In sum, all the above arguments back the notion that Canal Istanbul is dysfunctional and unnecessary as a waterway.
Meanwhile, the main argument of opponents of the project is that it will exact a disproportionate and irrevocable toll not only on the budget but also on the environment, nature, the sea and Istanbul itself.
Istanbul Mayor Ekrem Imamoglu, who has emerged as the leader of the many opponents of the project, laid out his objections in 15 points at a press conference Dec. 25. The canal, he said, would destroy Istanbul’s water reservoirs, salinize aquifers and damage the ecosystem in the Marmara Sea. He warned also that the planned construction of so-called “smart cities” on both shores of the waterway for up to 1.5 million residents would destroy valuable agricultural fields and forests.
Earlier, Imamoglu had hinted at potential land speculation by government cronies in the area. “We are looking into all property sales on the route of Canal Istanbul.
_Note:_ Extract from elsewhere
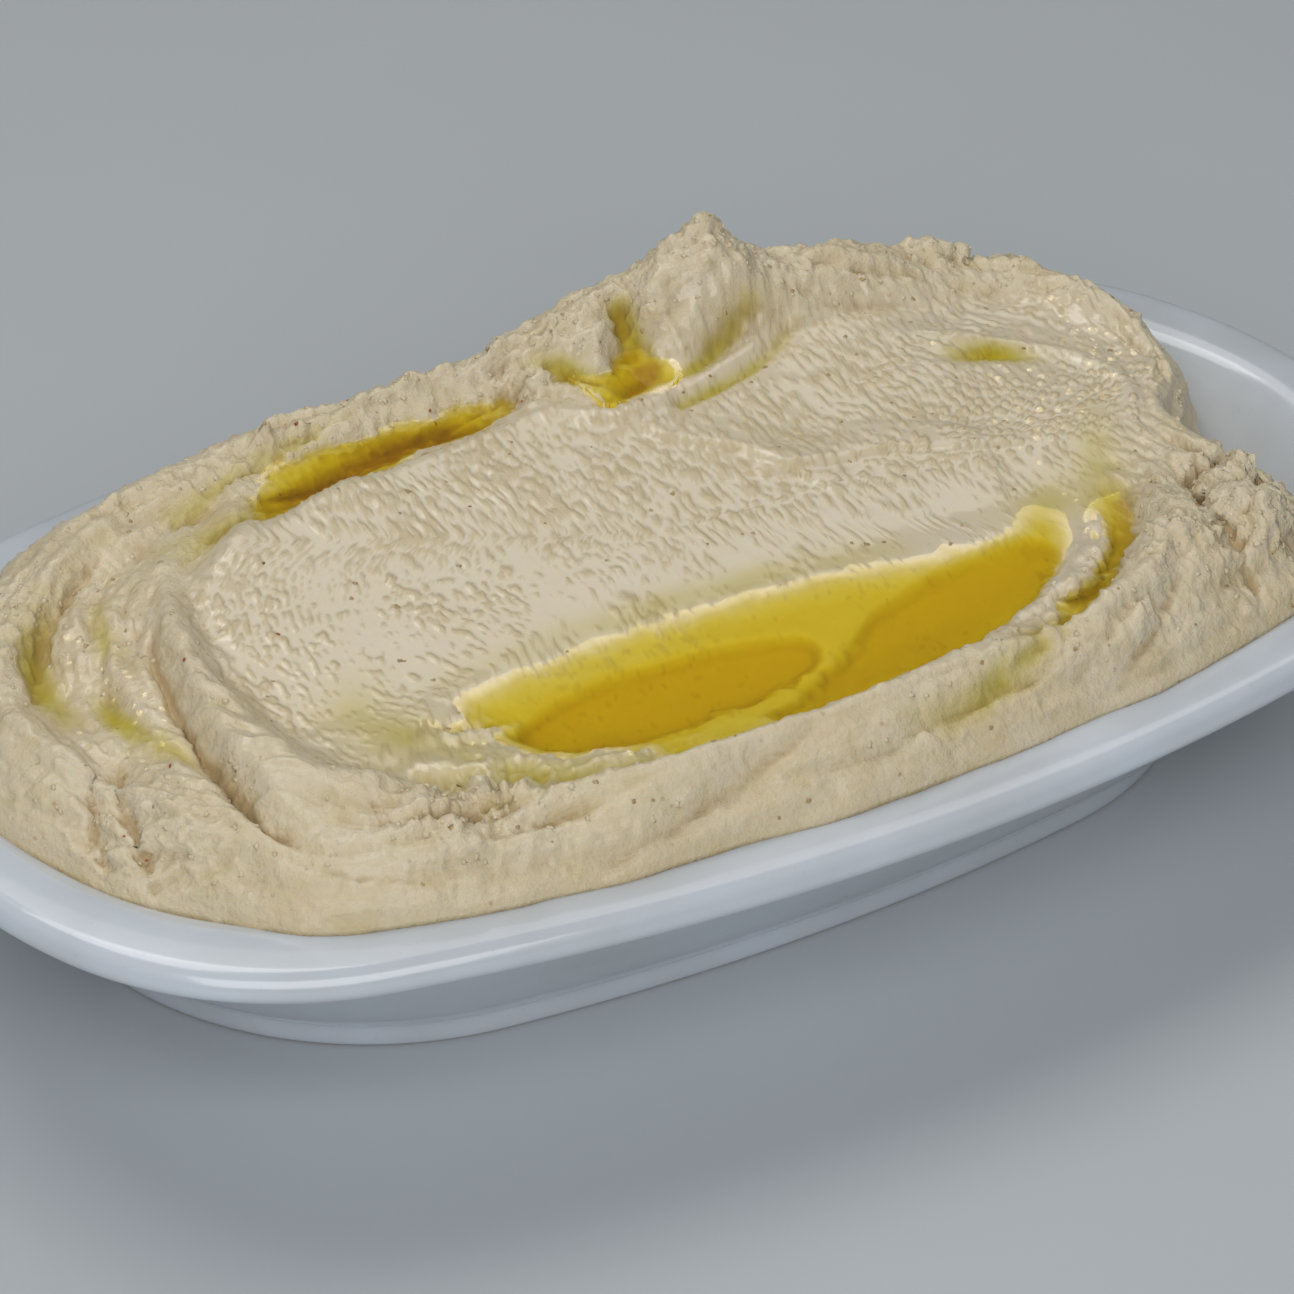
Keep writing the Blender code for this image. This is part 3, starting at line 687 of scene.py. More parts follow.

We are talking about 135 million square meters of agricultural land here,” he said Dec. 16.
Understanding what Canal Istanbul is not makes it easier to understand what it is. The “crazy project” has only one aspect free of ambiguity thus far — namely, a real estate project aimed at developing land with a canal view.
There are several reasons why Erdogan moved to revive the project and make it a policy pillar, having touted it as a secondary propaganda tool in the 2011 elections.
First, the project is Erdogan’s way to descend on Istanbul and amend the damage that his leadership and his party have suffered from his big debacle in last year’s local elections in the city. He wants to show he has not lost Istanbul and continues to be its master.
Second, he wants to test whether the project could serve him well in the event of early general elections, with Canal Istanbul being one of the few items left in his toolbox after more than 17 years in power that have largely exhausted his paradigms, narratives and pledges.
Third, depending on the viability of the first two factors, he sees Canal Istanbul as a means of creating rent in order to assure his cronies that he is still able to please them despite the economic downturn.